RPGs further expand on the illusion of complete control by giving players the ability to select and adjust their character’s appearance, skills, equipment, and style of play. Skyrim, like many RPGs, opens with a character creation screen in which the player selects a class (or rather, a species) and tweaks their character’s appearance.
Open-world games, meanwhile, provide the player with the most freedom possible. Often, these games do not have any ending, and some of the more creative ones, like Minecraft, do not even have a beginning. The player is simply dumped into a world and told to play with it, figuring out the rules as they go and ending when they choose, not when the game tells them to. Survival games such as Seven Days to Die also fall into this category, providing the player with only a basic premise—survive the zombies—but no ending, apart from the players inevitable demise (and even then, simply respawning and continuing remains an option). In games of this type, the story put forward by the game creators is comprised solely of a starting premise and a set of world rules. All the events of the story are created organically by the player as they interact with the game.

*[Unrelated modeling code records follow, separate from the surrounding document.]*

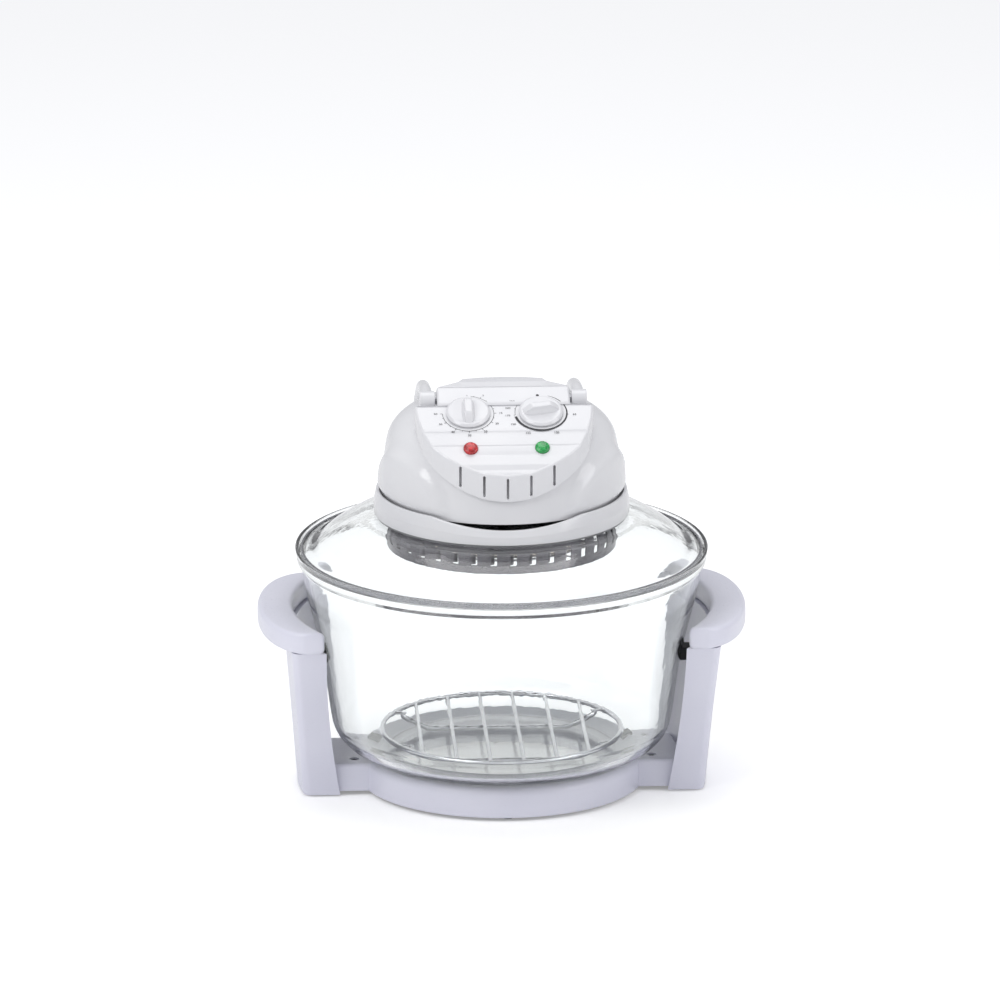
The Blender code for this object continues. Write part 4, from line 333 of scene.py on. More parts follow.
def carved(piece: Piece, tools: Sequence[Piece], operation: str = "DIFFERENCE") -> Piece:
    """Cut, join or intersect a piece with others, which are used up.

    Args:
        piece: The piece that is worked on.
        tools: The other solids.
        operation: The Boolean modifier's operation.

    Returns:
        The plain mesh that results.
    """
    for tool in tools:
        boolean = piece.modifiers.new(tool.name, "BOOLEAN")
        boolean.object = tool
        boolean.operation = operation
        boolean.solver = "EXACT"
    result = softened(plain(piece))
    for tool in tools:
        bpy.data.objects.remove(tool)
    return result


def edged(piece: Piece, width: float, segments: int = 3, angle: float = SOFT_ANGLE) -> Piece:
    """Round the sharp edges of a piece by a width."""
    bevel = piece.modifiers.new("round_edges", "BEVEL")
    bevel.width = width
    bevel.segments = segments
    bevel.limit_method = "ANGLE"
    bevel.angle_limit = angle
    return softened(plain(piece))


def together(name: str, pieces: Sequence[Piece]) -> Piece:
    """Put the meshes of several pieces in one object, as they are."""
    bm = bmesh.new()
    for piece in pieces:
        bm.from_mesh(piece.data)
    for piece in pieces:
        bpy.data.objects.remove(piece)
    return new_piece(name, bm, fix=False)


def mirrored(name: str, piece: Piece) -> Piece:
    """A copy of a piece on the other side of the middle."""
    bm = bmesh.new()
    bm.from_mesh(piece.data)
    bmesh.ops.scale(bm, vec=(-1.0, 1.0, 1.0), verts=bm.verts)
    return new_piece(name, bm)


def lettered(name: str, text: str, size: float, place: Matrix, thick: float = 0.04 * MM) -> Piece:
    """A thin raised print of a number, centred on its place.

    Args:
        name: The object's name.
        text: What it says.
        size: The letters' height.
        place: Its frame, with Z out of the surface.
        thick: How far it stands up.

    Returns:
        The print as a mesh.
    """
    curve = bpy.data.curves.new(name, "FONT")
    curve.body = text
    curve.size = size
    curve.align_x = "CENTER"
    curve.align_y = "CENTER"
    curve.extrude = thick
    curve.resolution_u = 3
    words = bpy.data.objects.new(name, curve)
    bpy.context.scene.collection.objects.link(words)
    piece = plain(words)
    piece.data.transform(place)
    return piece


# Finishes

def linear(hex_colour: str) -> tuple[float, float, float, float]:
    """Turn an sRGB hex colour into linear RGBA.

    Args:
        hex_colour: Six hex digits after a hash sign.

    Returns:
        Linear red, green and blue, and an alpha of one.
    """
    parts = [int(hex_colour[start:start + 2], 16) / 255.0 for start in (1, 3, 5)]
    curved = [part / 12.92 if part <= 0.04045 else ((part + 0.055) / 1.055) ** 2.4 for part in parts]
    return (curved[0], curved[1], curved[2], 1.0)


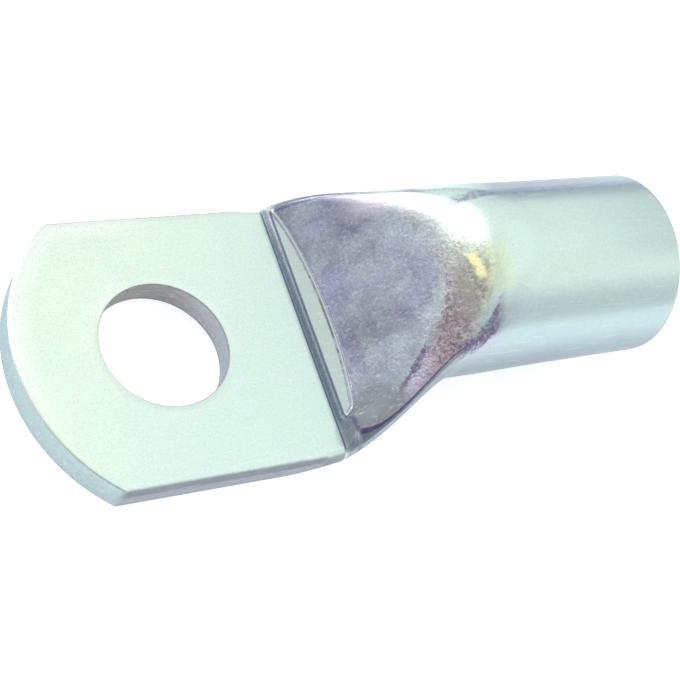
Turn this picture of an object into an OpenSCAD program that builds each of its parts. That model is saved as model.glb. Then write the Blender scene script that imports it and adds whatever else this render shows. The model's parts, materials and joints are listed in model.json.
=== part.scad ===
// Tubular cable lug, made from one length of round copper tube.
// One end of the tube stays round and takes the cable. The other end is pressed flat
// into the palm, trimmed to width and pierced for the terminal stud. A die presses the
// sloping ramp between them. X runs along the tube, Z is up, and the stud hole's axis
// meets the palm's underside at the origin. Sizes are in millimetres.

/* [Palm] */
// Width of the palm after its sides are trimmed
palm_w = 18.1; // [16:0.1:20]
// Thickness of the palm, which is the two tube walls pressed together
palm_t = 2.2; // [1.8:0.1:2.6]
// Length of the palm from the stud hole's axis to the tip
tip_reach = 9.6; // [8:0.2:12]
// Radius of the arc that ends the palm
tip_r = 11.6; // [11:0.2:16]
// Length of the palm from the stud hole's axis to the fold
fold_reach = 9.6; // [8:0.2:12]
// Bevel that the trimming punch leaves along the palm's top edges
edge_bevel = 0.2; // [0.05:0.05:0.4]

/* [Stud hole] */
// Diameter of the stud hole
stud_d = 8.4; // [5.4:0.1:10.5]
// How much wider than the punch the hole breaks out at the underside, on the radius
break_out = 0.15; // [0.05:0.05:0.3]
// Share of the thickness that breaks out, from the underside up
break_share = 0.4; // [0.2:0.05:0.6]

/* [Fold] */
// How far the pressed tube stands out past the palm's side at the fold
side_trim = 0.1; // [0.05:0.05:0.8]
// Radius that the trimming punch leaves before the fold
shoulder_r = 1.1; // [0.6:0.1:2]
// Length of palm over which its underside edges start to turn up
heel_l = 4.6; // [2:0.2:6]
// Height of the step that the die leaves at the fold
step_h = 0.75; // [0.3:0.05:1.2]
// Slope of the step's face, in degrees
step_angle = 62; // [50:1:70]

/* [Ramp] */
// Slope of the ramp between the palm and the barrel, in degrees
ramp_angle = 49; // [38:1:56]
// How far the ramp's middle is dished back at the fold
dish = 1.2; // [0:0.1:1.6]
// How far the ramp's ends come forward of its straight line at the fold
ramp_lead = 0.6; // [0:0.1:1]
// Depth of the rounded shoulder between the ramp and the barrel
shoulder_h = 2.4; // [1:0.1:3.5]
// Distance from the fold at which the sides are back to the barrel's width
flare_l = 7.8; // [6:0.2:10]
// Distance from the fold at which the underside is round
belly_l = 7; // [5:0.2:9]
// How much the pressing spreads the tube sideways, on each side, where it is widest
swell = 0.12; // [0:0.02:0.4]
// Distance from the fold at which the barrel is true again
swell_l = 17; // [15:0.5:20]

/* [Barrel] */
// Outside diameter of the barrel
barrel_d = 12.4; // [11:0.1:14]
// Diameter of the cable bore
bore_d = 10; // [8.4:0.1:10.8]
// Height of the barrel's underside above the palm's
barrel_lift = 0.5; // [0:0.1:1.5]
// Length from the stud hole's axis to the barrel's mouth
mouth_reach = 33.6; // [30:0.1:44]
// Chamfer around the bore at the mouth
mouth_chamfer = 0.35; // [0.1:0.05:0.5]
// Chamfer around the outside at the mouth
rim_chamfer = 0.15; // [0.05:0.05:0.4]

/* [Hidden] */
// Number of flats that stand for a full circle
$fn = 96;
// Half of the number of points around one section of the pressed tube
half_ring = 32;
// How far a cutter passes the metal, and half the step used to measure a slope
reach = 1;
tiny = 0.02;

barrel_r = barrel_d / 2;
bore_r = bore_d / 2;
wall = barrel_r - bore_r;
barrel_z = barrel_r + barrel_lift;
ramp_rise = barrel_lift + barrel_d - palm_t;
ramp_run = ramp_rise / tan(ramp_angle);
step_run = step_h / tan(step_angle);
// The flat above the step rises a little towards the ramp
flat_slope = 0.1;
// The shoulder has died out here, and the barrel is round
barrel_start = fold_reach + (ramp_rise + shoulder_h) / tan(ramp_angle);
swell_end = fold_reach + swell_l;
heel_start = fold_reach - heel_l;
// The pressed tube stands this much proud of the barrel, and dips into it over dip_l
proud = 0.03;
dip_l = 0.5;
dip_share = 0.9;

// Half widths of the flattened tube, before trimming and at the fold
palm_half = palm_w / 2;
edge_r = palm_t / 2;
spread_half = palm_half + edge_r;
fold_half = palm_half + side_trim;
// Section at the fold: the underside is flat inside the turned-up edges, the widest
// point lies at the level fold_mid, and a quarter ellipse would close it above
fold_flat = fold_half - edge_r;
fold_mid = 0.65 * palm_t;
fold_crown = 1.75 * palm_t;
// How fast the flat underside and the widest point leave their shape at the fold
flat_power = 1.5;
belly_power = 1.7;
ridge_share = 0.8;
// Rounding of the ridge along the ramp where it starts
ridge_h = 0.25;
// Shape of the dish across the ramp. Near one side its foot is pinched shut: from and
// over these shares of the half width, and up to this distance from the fold
dish_power = 0.7;
pinch_from = 0.68;
pinch_l = 0.12;
pinch_reach = 3;

// Height of the cavity where it closes, and how much narrower it is there
cavity_gap = 0.3;
cavity_narrowing = 1.4;
slot_power = 2.6;
// The pressed wall, thick enough to leave the cavity just inside the bore where they meet
lining = wall + 2 * proud;
ramp_lining = lining / cos(ramp_angle);
cavity_start = fold_reach + dish + (lining + ramp_lining + cavity_gap - palm_t) / tan(ramp_angle);

function clamp01(t) = min(1, max(0, t));
function mix(a, b, t) = a + (b - a) * t;
function ease(t) = t * t * (3 - 2 * t);

// The lower of two heights, blended where they are closer than k
function soft_min(a, b, k) = min(a, b) - pow(max(k - abs(a - b), 0), 2) / (4 * k);

// 0 where the palm is plain and 1 at the fold
function heel(x) = ease(clamp01((x - heel_start) / heel_l));
// 0 at the fold and 1 where the tube is round
function flare(x) = ease(clamp01((x - fold_reach) / flare_l));
function belly(x) = clamp01((x - fold_reach) / belly_l);

// Half width of the tube at x, without and with the sideways swell
function true_half(x) = x < fold_reach
    ? mix(spread_half, fold_half, heel(x))
    : mix(fold_half, barrel_r + proud, flare(x));
function half_width(x) = true_half(x) + swell * pow(sin(180 * clamp01((x - fold_reach) / swell_l)), 2);
// Half width of the flat underside at x
function flat_half(x) = x < fold_reach
    ? mix(palm_half, fold_flat, heel(x))
    : fold_flat * pow(1 - clamp01((x - fold_reach) / flare_l), flat_power);
// Height of the underside's lowest line at x
function lift(x) = (barrel_lift - proud) * flare(x);
// Height of the widest point above the underside at x, always below the ramp's ridge
function mid_height(x) = x < fold_reach
    ? mix(edge_r, fold_mid, heel(x))
    : min(mix(barrel_r + proud, fold_mid, pow(1 - belly(x), belly_power)), ridge_share * (die(x, 1) - lift(x)));
function mid_level(x) = lift(x) + mid_height(x);
// Height of the unpressed tube above its widest point at x
function crown(x) = mix(fold_crown, barrel_r + proud, flare(x));

// Underside and unpressed top at x, where e runs from -1 to 1 across the width
function turn_up(x, e) = clamp01((abs(e) * half_width(x) - flat_half(x)) / (half_width(x) - flat_half(x)));
function underside(x, e) = mid_level(x) - mid_height(x) * sqrt(1 - pow(turn_up(x, e), 2));
function crown_top(x, e) = mid_level(x) + crown(x) * sqrt(max(0, 1 - e * e));

// Height of the die at x and e
function step_rise(x) = (x - fold_reach) * tan(step_angle);
function step_flat(x) = step_h + flat_slope * (x - fold_reach - step_run);
function pinch(x, e) = ease(clamp01((-e - pinch_from) / pinch_l))
    * ease(clamp01(1 - (x - fold_reach) / pinch_reach));
function dish_share(x, e) = (1 - pinch(x, e)) * pow(max(0, 1 - e * e), dish_power);
function ramp_left(x) = clamp01(1 - (x - fold_reach) / ramp_run);
function dish_at(x, e) = ((dish + ramp_lead) * dish_share(x, e) - ramp_lead) * ramp_left(x);
function ramp_face(x, e) = (x - fold_reach - dish_at(x, e)) * tan(ramp_angle);
function die(x, e) = palm_t + max(0, min(step_rise(x), max(step_flat(x), ramp_face(x, e))));

// Top of the pressed tube at x and e
function blend(x) = mix(ridge_h, shoulder_h, ease(clamp01((x - fold_reach) / ramp_run)));
function top(x, e) = soft_min(crown_top(x, e), die(x, e), blend(x));

// One section of the outside as a ring of points, over the top and back underneath
function ring(x) = [for (i = [0 : 2 * half_ring - 1])
    let (over = i < half_ring && i > 0, e = cos(180 * i / half_ring))
    [x, half_width(x) * e, over ? top(x, e) : underside(x, e)]];

// The cavity is one wall thickness in at the middle of the roof, the floor and the
// sides, and its section goes from a slot with full corners to the round bore
function top_slope(x) = (top(x + tiny, 0) - top(x - tiny, 0)) / (2 * tiny);
function cavity_open(x) = clamp01((x - cavity_start) / (barrel_start - cavity_start));
function cavity_floor(x) = lift(x) + lining;
function cavity_roof(x) = top(x, 0) - lining * sqrt(1 + pow(top_slope(x), 2));
function cavity_mid(x) = (cavity_floor(x) + cavity_roof(x)) / 2;
function cavity_half(x) = true_half(x) - lining - cavity_narrowing * (1 - cavity_open(x));
function cavity_power(x) = mix(slot_power, 2, cavity_open(x));
function bulge(e, n) = pow(1 - pow(abs(e), n), 1 / n);
function cavity_ring(x) = [for (i = [0 : 2 * half_ring - 1])
    let (e = cos(180 * i / half_ring), edge = i < half_ring ? cavity_roof(x) : cavity_floor(x))
    [x, cavity_half(x) * e, mix(cavity_mid(x), edge, bulge(e, cavity_power(x)))]];

// Places of the sections, closest together at the fold
palm_stations = [for (i = [0 : 5]) heel_start + heel_l * i / 5];
near_pitch = 0.27;
near_count = 8;
near_stations = [for (i = [0 : near_count - 1]) fold_reach + step_run + i * near_pitch];
ramp_from = fold_reach + step_run + near_count * near_pitch;
ramp_stations = [for (i = [0 : 14]) mix(ramp_from, barrel_start, i / 14)];
swell_stations = [for (i = [1 : 4]) mix(barrel_start, swell_end, i / 4)];
cavity_stations = [for (i = [0 : 13]) mix(cavity_start, barrel_start + reach, i / 13)];

// Closed skin over rings that all have the same number of points
module skin(rings) {
    n = len(rings[0]);
    last = len(rings) - 1;
    sides = [for (r = [0 : last - 1], i = [0 : n - 1])
        let (a = r * n + i, b = r * n + (i + 1) % n)
        each [[a, a + n, b], [b, a + n, b + n]]];
    first_cap = [for (i = [0 : n - 1]) i];
    last_cap = [for (i = [n - 1 : -1 : 0]) last * n + i];
    polyhedron(points = [for (r = rings) each r], faces = concat(sides, [first_cap, last_cap]));
}

// Round bar along X at the barrel's level, tapered if r_end is given
module along_tube(from, to, r, r_end = 0) {
    translate([from, 0, barrel_z])
        rotate([0, 90, 0])
            cylinder(h = to - from, r1 = r, r2 = r_end > 0 ? r_end : r);
}

// The flattened end, the ramp and the swollen stretch behind it, up to the true barrel
module pressed_tube() {
    stations = concat([-tip_reach - reach], palm_stations, near_stations, ramp_stations, swell_stations);
    dipped = [for (p = ring(swell_end))
        [p.x + dip_l, p.y * dip_share, barrel_z + (p.z - barrel_z) * dip_share]];
    skin(concat([for (x = stations) ring(x)], [dipped]));
}

module barrel() {
    along_tube(barrel_start, mouth_reach - rim_chamfer, barrel_r);
    along_tube(mouth_reach - rim_chamfer, mouth_reach, barrel_r, barrel_r - rim_chamfer);
}

// The hollow under the ramp, which closes before the fold
module cavity() {
    skin([for (x = cavity_stations) cavity_ring(x)]);
}

module cable_bore() {
    along_tube(barrel_start, mouth_reach + reach, bore_r);
    along_tube(mouth_reach - mouth_chamfer, mouth_reach, bore_r, bore_r + mouth_chamfer);
}

// Outline that the punch leaves, with a small round where the palm widens to the fold
module palm_outline() {
    trim_end = fold_reach - shoulder_r;
    difference() {
        translate([-tip_reach, -palm_w])
            square([tip_reach + mouth_reach + reach, 2 * palm_w]);
        for (side = [-1, 1]) {
            translate([-tip_reach - reach, side > 0 ? palm_half : -palm_w - reach])
                square([tip_reach + reach + trim_end, palm_half + reach]);
            translate([trim_end, side * (palm_half + shoulder_r)])
                circle(shoulder_r);
        }
        difference() {
            translate([-tip_reach - reach, -palm_w])
                square([tip_reach + reach, 2 * palm_w]);
            translate([tip_r - tip_reach, 0])
                circle(tip_r);
        }
    }
}

// Bevel cutters for the palm's top edges, along both sides and round the tip
module top_bevels() {
    for (side = [-1, 1])
        translate([-tip_reach, side * palm_half, palm_t])
            rotate([45, 0, 0])
                translate([0, -edge_bevel / sqrt(2), -edge_bevel / sqrt(2)])
                    cube([tip_reach + fold_reach - shoulder_r, sqrt(2) * edge_bevel, sqrt(2) * edge_bevel]);
    intersection() {
        translate([tip_r - tip_reach, 0, palm_t - edge_bevel])
            difference() {
                cylinder(h = edge_bevel + reach, r = tip_r + reach);
                cylinder(h = edge_bevel, r1 = tip_r, r2 = tip_r - edge_bevel);
            }
        translate([-tip_reach - reach, -palm_half, 0])
            cube([tip_reach, palm_w, palm_t + reach]);
    }
}

// Straight where the punch cut, wider below where the metal broke out
module stud_hole() {
    translate([0, 0, -reach])
        cylinder(h = palm_t + 2 * reach, d = stud_d);
    cylinder(h = palm_t * break_share, r1 = stud_d / 2 + break_out, r2 = stud_d / 2);
}

module cable_lug() {
    color("#c9dbd3")
        difference() {
            intersection() {
                union() {
                    pressed_tube();
                    barrel();
                }
                translate([0, 0, -reach])
                    linear_extrude(barrel_z + barrel_r + 2 * reach)
                        palm_outline();
            }
            top_bevels();
            cavity();
            cable_bore();
            stud_hole();
        }
}

cable_lug();
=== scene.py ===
"""Tin-plated tubular cable lug: the pressed tube, its finish and a studio."""

import json
import math
from collections import namedtuple

import bmesh
import bpy
from bpy.props import FloatProperty, FloatVectorProperty, IntProperty, PointerProperty
from bpy.types import Operator, Panel, PropertyGroup
from mathutils import Euler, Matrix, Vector


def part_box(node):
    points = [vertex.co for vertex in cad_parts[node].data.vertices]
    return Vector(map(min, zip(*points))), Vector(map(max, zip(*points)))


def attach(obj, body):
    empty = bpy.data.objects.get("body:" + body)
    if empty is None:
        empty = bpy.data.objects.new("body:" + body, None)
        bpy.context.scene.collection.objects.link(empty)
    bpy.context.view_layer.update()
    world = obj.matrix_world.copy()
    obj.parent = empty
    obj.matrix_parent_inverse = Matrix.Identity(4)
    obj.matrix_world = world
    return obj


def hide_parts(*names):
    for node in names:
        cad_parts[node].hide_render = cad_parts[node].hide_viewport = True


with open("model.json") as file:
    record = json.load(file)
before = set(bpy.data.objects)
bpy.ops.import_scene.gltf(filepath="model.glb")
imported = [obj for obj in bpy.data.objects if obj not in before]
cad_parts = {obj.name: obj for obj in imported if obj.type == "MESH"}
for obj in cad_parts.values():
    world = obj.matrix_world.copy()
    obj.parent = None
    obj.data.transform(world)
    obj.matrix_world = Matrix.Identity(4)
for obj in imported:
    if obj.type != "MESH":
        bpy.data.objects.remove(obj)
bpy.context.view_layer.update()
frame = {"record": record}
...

Obviously, not every game fits neatly into one of these categories. Sometimes the best games are in fact a deliberate blend of elements from two of these categories. Games in The Legend of Zelda series tend to be a blend of the RPG and linear game styles, while completely skipping over the multipath category. The Age of Empires series takes the open-world premise and gives it a surface level of multipath play in its campaign modes. And then there are games like The Stanley Parable that completely turn narrative structure on its head. But despite varying styles and structures, all of these games offer players the same promise: play us, interact with us, and you will be entertained.